At no point did anyone ask: Why would ICE care about Cho? What law did she supposedly break? What evidence exists that she would’ve been denied entry into her own country?

The answer appears to be none.

Cho then escalated the hysteria even further by claiming:

“It really solidified the fact that, as queer people, we’re here. Even in this politicized time when our existence has become criminalized, we’re here, and people want to hear our stories.”

Again — completely false.

Gay people are not “criminalized” in the United States. No law under the Trump administration made homosexuality illegal. Nobody is banning LGBT Americans from existing publicly. But increasingly, celebrities and activists like Cho frame ordinary political disagreements as literal persecution in order to elevate themselves into victims of some imaginary dystopia.

This is peak delusion.

What makes the story even shakier is the complete lack of evidence surrounding Cho’s claims altogether.
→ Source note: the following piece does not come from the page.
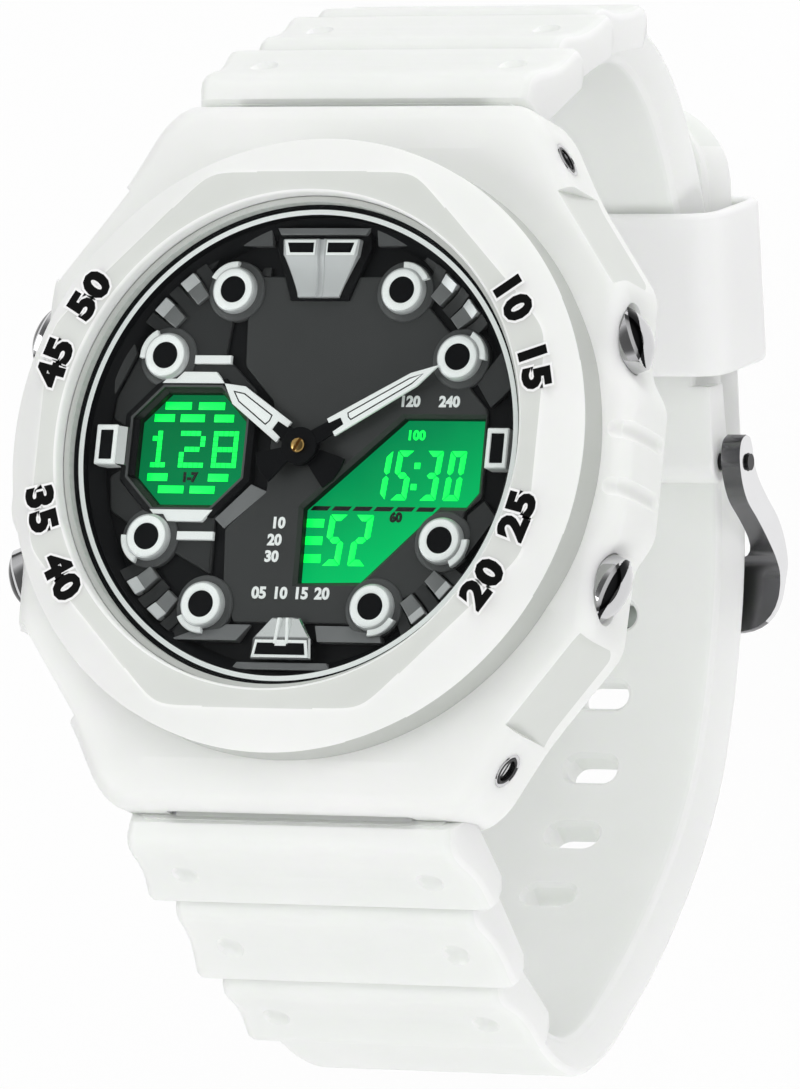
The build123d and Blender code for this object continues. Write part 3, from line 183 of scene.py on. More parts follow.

At this point, there’s no public confirmation from HBO Max or the show’s producers that Cho was ever formally offered the role she claims she rejected. Entertainment outlets largely repeated her account without verification — because apparently if a celebrity says something anti-Trump enough, journalists suddenly stop asking questions.

Cho has also repeatedly claimed over the years that she was invited multiple times to appear on The Celebrity Apprentice because Donald Trump supposedly “loved” her.

Once again: no public confirmation.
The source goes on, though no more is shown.